===== MATERIAL SUPPLIED

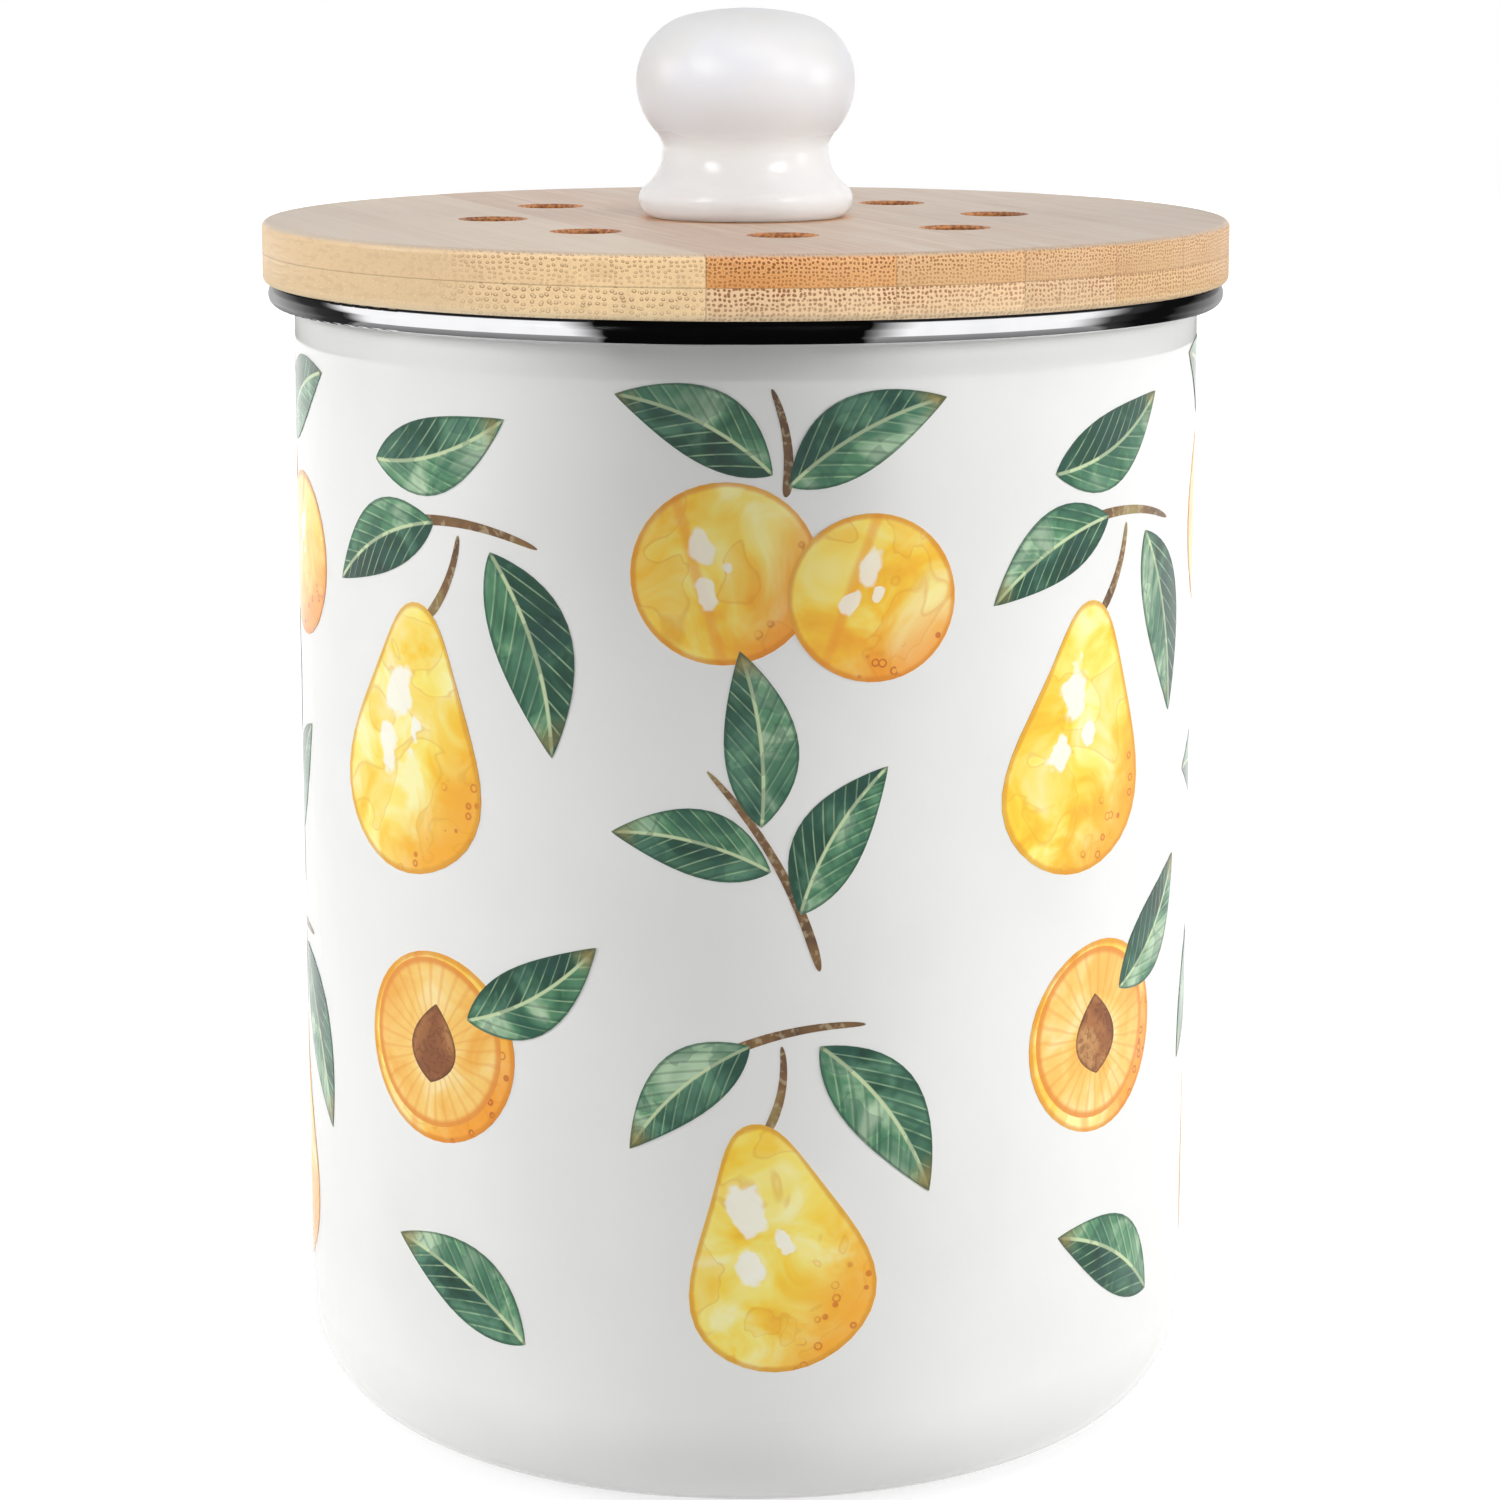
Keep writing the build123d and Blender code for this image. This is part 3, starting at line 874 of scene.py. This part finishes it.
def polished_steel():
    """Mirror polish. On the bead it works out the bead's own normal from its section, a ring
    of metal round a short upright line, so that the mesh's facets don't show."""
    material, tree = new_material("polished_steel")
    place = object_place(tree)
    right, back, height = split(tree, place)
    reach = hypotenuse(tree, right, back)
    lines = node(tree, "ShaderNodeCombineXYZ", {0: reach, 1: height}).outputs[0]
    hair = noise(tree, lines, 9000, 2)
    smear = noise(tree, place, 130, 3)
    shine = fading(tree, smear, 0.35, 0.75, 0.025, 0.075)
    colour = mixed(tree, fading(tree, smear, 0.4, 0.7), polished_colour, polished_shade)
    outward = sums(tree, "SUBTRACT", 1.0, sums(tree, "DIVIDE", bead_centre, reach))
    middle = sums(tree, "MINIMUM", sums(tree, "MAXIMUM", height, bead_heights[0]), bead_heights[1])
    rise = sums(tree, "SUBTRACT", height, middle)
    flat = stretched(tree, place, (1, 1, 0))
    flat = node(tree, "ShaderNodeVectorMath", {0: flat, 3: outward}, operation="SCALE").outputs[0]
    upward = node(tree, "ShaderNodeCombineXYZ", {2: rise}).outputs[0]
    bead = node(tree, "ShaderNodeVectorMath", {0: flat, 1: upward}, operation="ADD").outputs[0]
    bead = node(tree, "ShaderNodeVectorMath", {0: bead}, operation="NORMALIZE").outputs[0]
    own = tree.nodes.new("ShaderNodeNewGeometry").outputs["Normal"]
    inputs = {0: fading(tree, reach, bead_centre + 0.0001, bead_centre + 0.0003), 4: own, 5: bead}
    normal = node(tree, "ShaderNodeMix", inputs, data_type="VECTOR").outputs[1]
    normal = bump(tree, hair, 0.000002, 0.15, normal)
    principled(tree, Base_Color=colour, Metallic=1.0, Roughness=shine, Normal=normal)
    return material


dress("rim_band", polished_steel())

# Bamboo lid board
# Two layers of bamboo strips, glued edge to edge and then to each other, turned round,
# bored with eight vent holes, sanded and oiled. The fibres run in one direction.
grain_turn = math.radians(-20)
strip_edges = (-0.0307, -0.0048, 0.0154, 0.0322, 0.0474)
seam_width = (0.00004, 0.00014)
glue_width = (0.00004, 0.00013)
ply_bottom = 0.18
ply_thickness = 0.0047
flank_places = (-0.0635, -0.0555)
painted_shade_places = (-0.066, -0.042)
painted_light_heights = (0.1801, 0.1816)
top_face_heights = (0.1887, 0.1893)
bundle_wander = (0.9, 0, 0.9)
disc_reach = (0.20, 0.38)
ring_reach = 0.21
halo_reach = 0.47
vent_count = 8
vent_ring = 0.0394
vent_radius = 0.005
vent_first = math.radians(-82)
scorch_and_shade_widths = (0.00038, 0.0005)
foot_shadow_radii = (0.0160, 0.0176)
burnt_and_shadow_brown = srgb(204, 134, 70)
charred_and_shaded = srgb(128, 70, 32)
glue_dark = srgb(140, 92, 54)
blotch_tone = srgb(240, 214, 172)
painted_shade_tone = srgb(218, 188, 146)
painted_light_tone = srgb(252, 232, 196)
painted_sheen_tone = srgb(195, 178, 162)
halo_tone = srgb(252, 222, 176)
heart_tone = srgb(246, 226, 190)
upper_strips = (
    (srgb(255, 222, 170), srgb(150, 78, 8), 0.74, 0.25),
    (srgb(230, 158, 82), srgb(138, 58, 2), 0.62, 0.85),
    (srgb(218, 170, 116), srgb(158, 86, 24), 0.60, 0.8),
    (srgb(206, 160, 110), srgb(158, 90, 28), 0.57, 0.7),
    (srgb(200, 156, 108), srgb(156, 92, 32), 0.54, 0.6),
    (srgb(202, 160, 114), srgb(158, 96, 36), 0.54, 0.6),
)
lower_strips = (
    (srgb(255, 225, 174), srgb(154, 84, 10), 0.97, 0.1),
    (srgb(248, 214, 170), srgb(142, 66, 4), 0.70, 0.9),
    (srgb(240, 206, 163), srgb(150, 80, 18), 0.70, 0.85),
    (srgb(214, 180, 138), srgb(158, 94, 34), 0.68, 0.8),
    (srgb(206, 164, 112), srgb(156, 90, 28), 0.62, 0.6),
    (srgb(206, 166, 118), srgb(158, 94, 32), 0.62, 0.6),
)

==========
===== MATERIAL SUPPLIED

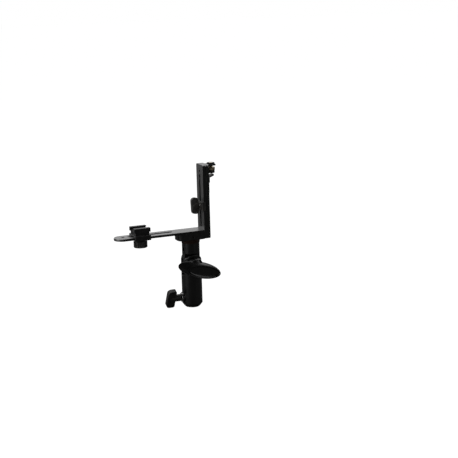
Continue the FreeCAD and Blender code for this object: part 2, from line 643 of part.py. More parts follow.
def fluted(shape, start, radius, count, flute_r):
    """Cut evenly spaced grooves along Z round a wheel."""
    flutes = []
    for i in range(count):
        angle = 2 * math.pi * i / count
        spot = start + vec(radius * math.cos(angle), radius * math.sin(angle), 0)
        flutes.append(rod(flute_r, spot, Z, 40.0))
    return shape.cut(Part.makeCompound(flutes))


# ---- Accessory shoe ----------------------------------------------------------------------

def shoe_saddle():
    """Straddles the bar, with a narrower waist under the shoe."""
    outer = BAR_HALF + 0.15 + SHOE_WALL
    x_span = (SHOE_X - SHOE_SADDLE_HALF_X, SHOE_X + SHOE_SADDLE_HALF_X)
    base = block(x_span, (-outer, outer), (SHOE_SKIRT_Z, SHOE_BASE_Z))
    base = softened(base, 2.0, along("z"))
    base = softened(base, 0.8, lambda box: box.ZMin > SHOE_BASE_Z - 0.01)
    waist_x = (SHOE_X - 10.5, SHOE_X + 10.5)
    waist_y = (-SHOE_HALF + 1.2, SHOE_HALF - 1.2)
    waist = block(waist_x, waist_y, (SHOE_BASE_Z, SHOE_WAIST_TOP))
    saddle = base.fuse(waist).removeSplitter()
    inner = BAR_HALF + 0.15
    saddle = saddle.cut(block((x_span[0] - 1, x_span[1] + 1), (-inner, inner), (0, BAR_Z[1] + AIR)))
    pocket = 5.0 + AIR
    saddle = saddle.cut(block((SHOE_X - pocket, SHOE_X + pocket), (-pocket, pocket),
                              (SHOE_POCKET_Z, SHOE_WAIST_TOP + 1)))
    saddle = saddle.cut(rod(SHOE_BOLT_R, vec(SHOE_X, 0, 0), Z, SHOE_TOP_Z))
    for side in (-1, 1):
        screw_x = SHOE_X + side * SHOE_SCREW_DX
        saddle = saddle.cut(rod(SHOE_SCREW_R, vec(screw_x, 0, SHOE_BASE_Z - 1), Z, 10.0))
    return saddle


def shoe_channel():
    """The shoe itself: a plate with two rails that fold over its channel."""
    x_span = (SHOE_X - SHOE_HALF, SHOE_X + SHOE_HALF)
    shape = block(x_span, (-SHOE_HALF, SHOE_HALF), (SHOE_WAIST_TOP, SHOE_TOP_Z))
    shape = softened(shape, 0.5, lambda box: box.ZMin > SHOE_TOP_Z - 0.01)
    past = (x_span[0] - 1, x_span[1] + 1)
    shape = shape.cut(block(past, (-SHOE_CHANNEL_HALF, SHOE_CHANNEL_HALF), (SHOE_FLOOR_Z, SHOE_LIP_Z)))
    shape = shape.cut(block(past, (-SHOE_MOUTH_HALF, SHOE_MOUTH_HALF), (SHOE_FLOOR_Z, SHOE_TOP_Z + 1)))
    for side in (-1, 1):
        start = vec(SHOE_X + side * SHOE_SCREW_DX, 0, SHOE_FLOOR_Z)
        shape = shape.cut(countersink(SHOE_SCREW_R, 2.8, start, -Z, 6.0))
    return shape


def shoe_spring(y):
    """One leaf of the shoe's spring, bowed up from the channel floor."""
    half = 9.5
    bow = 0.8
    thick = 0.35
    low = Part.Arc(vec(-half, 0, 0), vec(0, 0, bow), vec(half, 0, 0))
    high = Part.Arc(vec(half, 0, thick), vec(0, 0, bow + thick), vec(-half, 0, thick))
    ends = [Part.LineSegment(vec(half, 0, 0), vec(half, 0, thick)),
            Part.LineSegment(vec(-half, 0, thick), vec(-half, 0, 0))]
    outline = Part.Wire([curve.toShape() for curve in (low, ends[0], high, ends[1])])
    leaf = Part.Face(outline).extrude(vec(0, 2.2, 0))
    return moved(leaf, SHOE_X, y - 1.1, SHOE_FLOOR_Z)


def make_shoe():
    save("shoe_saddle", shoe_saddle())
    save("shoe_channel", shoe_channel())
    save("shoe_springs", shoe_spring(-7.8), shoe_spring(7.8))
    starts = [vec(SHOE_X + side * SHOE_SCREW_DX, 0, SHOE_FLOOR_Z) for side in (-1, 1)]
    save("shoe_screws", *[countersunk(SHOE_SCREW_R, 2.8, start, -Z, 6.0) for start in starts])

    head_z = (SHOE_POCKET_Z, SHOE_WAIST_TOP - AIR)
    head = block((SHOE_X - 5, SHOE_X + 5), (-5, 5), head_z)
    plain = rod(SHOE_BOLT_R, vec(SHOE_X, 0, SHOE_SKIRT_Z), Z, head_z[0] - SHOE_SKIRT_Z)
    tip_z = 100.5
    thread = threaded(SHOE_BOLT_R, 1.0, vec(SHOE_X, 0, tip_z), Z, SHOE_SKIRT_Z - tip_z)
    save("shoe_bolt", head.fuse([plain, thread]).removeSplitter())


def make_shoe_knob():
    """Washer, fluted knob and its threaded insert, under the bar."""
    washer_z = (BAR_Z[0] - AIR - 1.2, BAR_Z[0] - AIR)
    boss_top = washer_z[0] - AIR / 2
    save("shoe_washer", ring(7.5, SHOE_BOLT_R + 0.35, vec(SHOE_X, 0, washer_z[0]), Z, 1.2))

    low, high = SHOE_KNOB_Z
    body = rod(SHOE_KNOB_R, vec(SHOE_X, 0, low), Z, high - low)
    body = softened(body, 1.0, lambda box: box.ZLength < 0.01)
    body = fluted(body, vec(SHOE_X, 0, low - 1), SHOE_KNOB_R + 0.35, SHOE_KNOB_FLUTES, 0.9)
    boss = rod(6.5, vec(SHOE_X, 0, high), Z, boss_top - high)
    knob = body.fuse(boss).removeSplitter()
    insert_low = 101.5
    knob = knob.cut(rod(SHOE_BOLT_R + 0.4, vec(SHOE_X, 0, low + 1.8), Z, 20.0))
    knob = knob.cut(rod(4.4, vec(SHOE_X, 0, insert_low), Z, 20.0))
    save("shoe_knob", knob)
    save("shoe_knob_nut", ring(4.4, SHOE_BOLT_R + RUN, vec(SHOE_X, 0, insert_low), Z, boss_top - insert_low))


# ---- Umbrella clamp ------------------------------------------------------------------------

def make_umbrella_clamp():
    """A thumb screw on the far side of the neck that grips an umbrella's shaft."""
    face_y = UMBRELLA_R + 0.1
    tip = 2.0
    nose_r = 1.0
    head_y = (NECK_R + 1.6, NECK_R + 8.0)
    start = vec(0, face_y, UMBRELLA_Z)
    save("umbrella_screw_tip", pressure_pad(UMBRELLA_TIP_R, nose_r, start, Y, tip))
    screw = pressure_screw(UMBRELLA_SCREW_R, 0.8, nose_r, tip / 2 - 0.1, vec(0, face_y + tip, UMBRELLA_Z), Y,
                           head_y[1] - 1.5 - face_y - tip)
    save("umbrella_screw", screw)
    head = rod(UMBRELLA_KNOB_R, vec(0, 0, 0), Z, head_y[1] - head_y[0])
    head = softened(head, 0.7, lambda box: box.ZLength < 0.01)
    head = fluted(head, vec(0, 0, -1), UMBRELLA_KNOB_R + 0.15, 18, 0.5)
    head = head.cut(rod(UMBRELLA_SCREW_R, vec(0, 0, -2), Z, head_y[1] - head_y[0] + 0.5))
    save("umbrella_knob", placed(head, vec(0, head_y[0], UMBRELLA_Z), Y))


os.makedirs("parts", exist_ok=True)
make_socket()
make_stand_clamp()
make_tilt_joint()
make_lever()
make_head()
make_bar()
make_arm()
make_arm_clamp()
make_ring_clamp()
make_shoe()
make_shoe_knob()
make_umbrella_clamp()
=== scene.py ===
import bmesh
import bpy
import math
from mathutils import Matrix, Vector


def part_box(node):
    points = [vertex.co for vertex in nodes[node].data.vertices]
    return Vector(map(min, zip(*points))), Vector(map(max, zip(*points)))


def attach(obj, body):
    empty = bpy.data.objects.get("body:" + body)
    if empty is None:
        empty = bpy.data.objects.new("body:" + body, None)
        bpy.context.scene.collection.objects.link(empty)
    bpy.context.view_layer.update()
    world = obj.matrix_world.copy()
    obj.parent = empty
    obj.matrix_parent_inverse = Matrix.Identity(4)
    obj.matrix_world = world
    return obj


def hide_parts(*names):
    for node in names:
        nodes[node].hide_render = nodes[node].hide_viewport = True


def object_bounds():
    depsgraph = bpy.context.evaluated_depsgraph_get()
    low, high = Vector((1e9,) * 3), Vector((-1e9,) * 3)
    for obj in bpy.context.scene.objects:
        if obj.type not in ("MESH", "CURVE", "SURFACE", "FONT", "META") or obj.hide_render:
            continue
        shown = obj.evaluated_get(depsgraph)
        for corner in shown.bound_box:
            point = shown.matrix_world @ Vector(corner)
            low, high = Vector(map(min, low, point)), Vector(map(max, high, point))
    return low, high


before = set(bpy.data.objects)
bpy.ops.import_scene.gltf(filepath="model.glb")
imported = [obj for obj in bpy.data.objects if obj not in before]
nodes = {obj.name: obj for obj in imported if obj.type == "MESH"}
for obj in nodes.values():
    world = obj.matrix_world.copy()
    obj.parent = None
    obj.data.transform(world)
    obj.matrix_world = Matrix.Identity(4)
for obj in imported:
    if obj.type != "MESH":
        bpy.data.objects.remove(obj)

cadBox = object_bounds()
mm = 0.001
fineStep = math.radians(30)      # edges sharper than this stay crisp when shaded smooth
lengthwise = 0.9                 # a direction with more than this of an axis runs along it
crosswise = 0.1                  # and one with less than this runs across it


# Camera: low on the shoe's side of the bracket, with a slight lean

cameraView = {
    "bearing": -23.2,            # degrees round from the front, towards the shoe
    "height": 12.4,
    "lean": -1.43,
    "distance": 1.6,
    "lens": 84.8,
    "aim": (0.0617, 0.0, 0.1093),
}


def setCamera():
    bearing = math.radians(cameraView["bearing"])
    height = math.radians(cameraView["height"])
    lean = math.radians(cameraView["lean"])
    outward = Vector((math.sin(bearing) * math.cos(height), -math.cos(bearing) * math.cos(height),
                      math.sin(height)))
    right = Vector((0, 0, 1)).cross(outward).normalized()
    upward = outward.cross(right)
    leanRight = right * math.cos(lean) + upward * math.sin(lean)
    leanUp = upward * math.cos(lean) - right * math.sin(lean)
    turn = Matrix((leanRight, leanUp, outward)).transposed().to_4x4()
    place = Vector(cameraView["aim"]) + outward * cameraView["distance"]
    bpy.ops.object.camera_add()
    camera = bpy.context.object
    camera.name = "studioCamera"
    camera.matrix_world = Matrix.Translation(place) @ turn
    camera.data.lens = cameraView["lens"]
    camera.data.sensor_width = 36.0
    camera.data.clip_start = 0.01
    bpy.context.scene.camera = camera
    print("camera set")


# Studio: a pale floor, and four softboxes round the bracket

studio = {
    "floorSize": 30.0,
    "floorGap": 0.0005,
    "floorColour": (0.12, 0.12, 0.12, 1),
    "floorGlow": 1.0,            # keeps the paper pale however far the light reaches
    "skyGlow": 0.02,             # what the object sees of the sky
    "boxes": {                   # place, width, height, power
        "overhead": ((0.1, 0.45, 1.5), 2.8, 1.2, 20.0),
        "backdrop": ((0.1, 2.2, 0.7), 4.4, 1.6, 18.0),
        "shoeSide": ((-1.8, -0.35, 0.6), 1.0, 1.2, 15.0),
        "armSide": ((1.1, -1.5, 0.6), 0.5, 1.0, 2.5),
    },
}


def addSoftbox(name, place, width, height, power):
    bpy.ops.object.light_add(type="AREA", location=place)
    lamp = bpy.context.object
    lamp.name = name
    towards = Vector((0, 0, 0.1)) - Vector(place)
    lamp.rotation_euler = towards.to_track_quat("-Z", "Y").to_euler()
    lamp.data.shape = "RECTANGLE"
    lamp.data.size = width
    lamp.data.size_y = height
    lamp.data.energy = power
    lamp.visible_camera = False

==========

TASK OBJECTIVE — Copy whichever lines in the listing above contain the word "depsgraph".

EXERCISE ANSWER —
    depsgraph = bpy.context.evaluated_depsgraph_get()
        shown = obj.evaluated_get(depsgraph)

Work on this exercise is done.